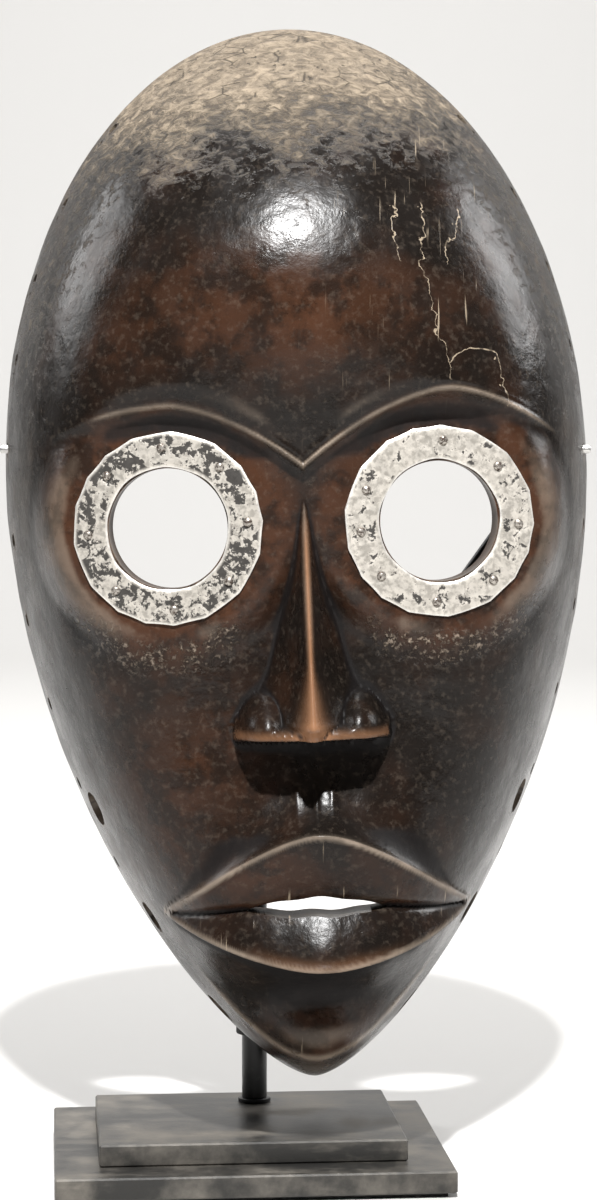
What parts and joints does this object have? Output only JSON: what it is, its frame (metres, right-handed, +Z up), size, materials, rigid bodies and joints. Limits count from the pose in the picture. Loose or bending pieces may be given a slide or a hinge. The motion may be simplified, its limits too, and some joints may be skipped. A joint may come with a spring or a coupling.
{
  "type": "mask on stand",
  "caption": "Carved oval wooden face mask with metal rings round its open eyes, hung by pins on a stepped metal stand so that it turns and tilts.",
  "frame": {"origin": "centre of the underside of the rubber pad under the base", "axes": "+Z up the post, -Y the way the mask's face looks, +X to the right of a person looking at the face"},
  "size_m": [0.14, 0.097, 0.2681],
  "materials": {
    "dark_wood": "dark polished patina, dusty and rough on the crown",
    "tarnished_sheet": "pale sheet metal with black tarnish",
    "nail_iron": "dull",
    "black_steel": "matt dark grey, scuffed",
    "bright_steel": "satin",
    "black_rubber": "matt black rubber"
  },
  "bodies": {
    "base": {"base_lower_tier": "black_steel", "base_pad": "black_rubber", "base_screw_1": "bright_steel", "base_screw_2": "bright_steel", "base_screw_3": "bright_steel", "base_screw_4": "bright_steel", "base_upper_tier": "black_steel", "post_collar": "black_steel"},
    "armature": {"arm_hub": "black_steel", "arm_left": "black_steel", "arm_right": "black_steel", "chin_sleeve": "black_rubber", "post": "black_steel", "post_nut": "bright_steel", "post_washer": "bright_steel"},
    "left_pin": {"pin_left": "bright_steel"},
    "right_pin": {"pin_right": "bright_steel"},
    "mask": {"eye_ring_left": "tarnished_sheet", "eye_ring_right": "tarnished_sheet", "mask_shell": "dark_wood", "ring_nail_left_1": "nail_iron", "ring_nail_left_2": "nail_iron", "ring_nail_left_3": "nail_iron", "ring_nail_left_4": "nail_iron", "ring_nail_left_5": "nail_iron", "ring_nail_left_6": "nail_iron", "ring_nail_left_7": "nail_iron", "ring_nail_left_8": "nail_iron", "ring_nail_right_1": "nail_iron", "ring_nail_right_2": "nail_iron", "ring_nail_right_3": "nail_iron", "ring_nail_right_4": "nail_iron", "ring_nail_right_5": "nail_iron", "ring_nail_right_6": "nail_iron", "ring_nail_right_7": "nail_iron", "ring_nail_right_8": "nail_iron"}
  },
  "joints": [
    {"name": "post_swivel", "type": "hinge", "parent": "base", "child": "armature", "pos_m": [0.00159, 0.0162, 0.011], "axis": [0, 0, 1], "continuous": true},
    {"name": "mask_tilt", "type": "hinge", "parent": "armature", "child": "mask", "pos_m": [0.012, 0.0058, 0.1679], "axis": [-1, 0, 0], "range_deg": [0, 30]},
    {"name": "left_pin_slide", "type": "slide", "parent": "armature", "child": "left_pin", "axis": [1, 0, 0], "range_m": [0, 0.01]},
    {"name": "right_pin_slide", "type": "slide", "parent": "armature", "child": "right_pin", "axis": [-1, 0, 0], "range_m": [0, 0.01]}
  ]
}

* * * *

• What is asked: Copy the material above back out, exactly as written.

• Result of the task:
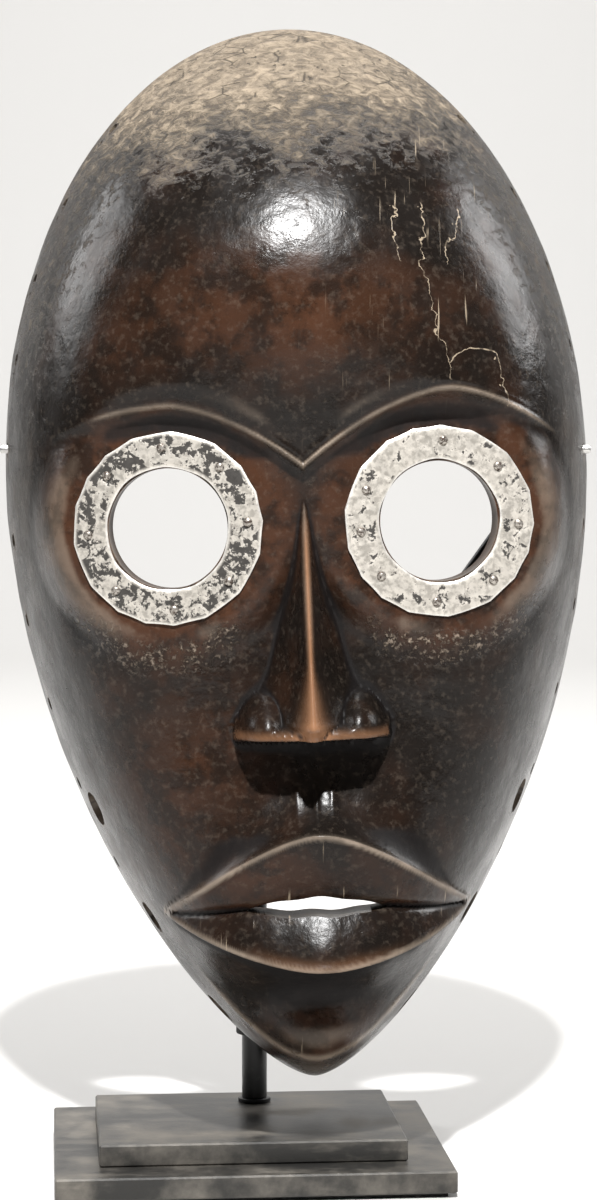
What parts and joints does this object have? Output only JSON: what it is, its frame (metres, right-handed, +Z up), size, materials, rigid bodies and joints. Limits count from the pose in the picture. Loose or bending pieces may be given a slide or a hinge. The motion may be simplified, its limits too, and some joints may be skipped. A joint may come with a spring or a coupling.
{
  "type": "mask on stand",
  "caption": "Carved oval wooden face mask with metal rings round its open eyes, hung by pins on a stepped metal stand so that it turns and tilts.",
  "frame": {"origin": "centre of the underside of the rubber pad under the base", "axes": "+Z up the post, -Y the way the mask's face looks, +X to the right of a person looking at the face"},
  "size_m": [0.14, 0.097, 0.2681],
  "materials": {
    "dark_wood": "dark polished patina, dusty and rough on the crown",
    "tarnished_sheet": "pale sheet metal with black tarnish",
    "nail_iron": "dull",
    "black_steel": "matt dark grey, scuffed",
    "bright_steel": "satin",
    "black_rubber": "matt black rubber"
  },
  "bodies": {
    "base": {"base_lower_tier": "black_steel", "base_pad": "black_rubber", "base_screw_1": "bright_steel", "base_screw_2": "bright_steel", "base_screw_3": "bright_steel", "base_screw_4": "bright_steel", "base_upper_tier": "black_steel", "post_collar": "black_steel"},
    "armature": {"arm_hub": "black_steel", "arm_left": "black_steel", "arm_right": "black_steel", "chin_sleeve": "black_rubber", "post": "black_steel", "post_nut": "bright_steel", "post_washer": "bright_steel"},
    "left_pin": {"pin_left": "bright_steel"},
    "right_pin": {"pin_right": "bright_steel"},
    "mask": {"eye_ring_left": "tarnished_sheet", "eye_ring_right": "tarnished_sheet", "mask_shell": "dark_wood", "ring_nail_left_1": "nail_iron", "ring_nail_left_2": "nail_iron", "ring_nail_left_3": "nail_iron", "ring_nail_left_4": "nail_iron", "ring_nail_left_5": "nail_iron", "ring_nail_left_6": "nail_iron", "ring_nail_left_7": "nail_iron", "ring_nail_left_8": "nail_iron", "ring_nail_right_1": "nail_iron", "ring_nail_right_2": "nail_iron", "ring_nail_right_3": "nail_iron", "ring_nail_right_4": "nail_iron", "ring_nail_right_5": "nail_iron", "ring_nail_right_6": "nail_iron", "ring_nail_right_7": "nail_iron", "ring_nail_right_8": "nail_iron"}
  },
  "joints": [
    {"name": "post_swivel", "type": "hinge", "parent": "base", "child": "armature", "pos_m": [0.00159, 0.0162, 0.011], "axis": [0, 0, 1], "continuous": true},
    {"name": "mask_tilt", "type": "hinge", "parent": "armature", "child": "mask", "pos_m": [0.012, 0.0058, 0.1679], "axis": [-1, 0, 0], "range_deg": [0, 30]},
    {"name": "left_pin_slide", "type": "slide", "parent": "armature", "child": "left_pin", "axis": [1, 0, 0], "range_m": [0, 0.01]},
    {"name": "right_pin_slide", "type": "slide", "parent": "armature", "child": "right_pin", "axis": [-1, 0, 0], "range_m": [0, 0.01]}
  ]
}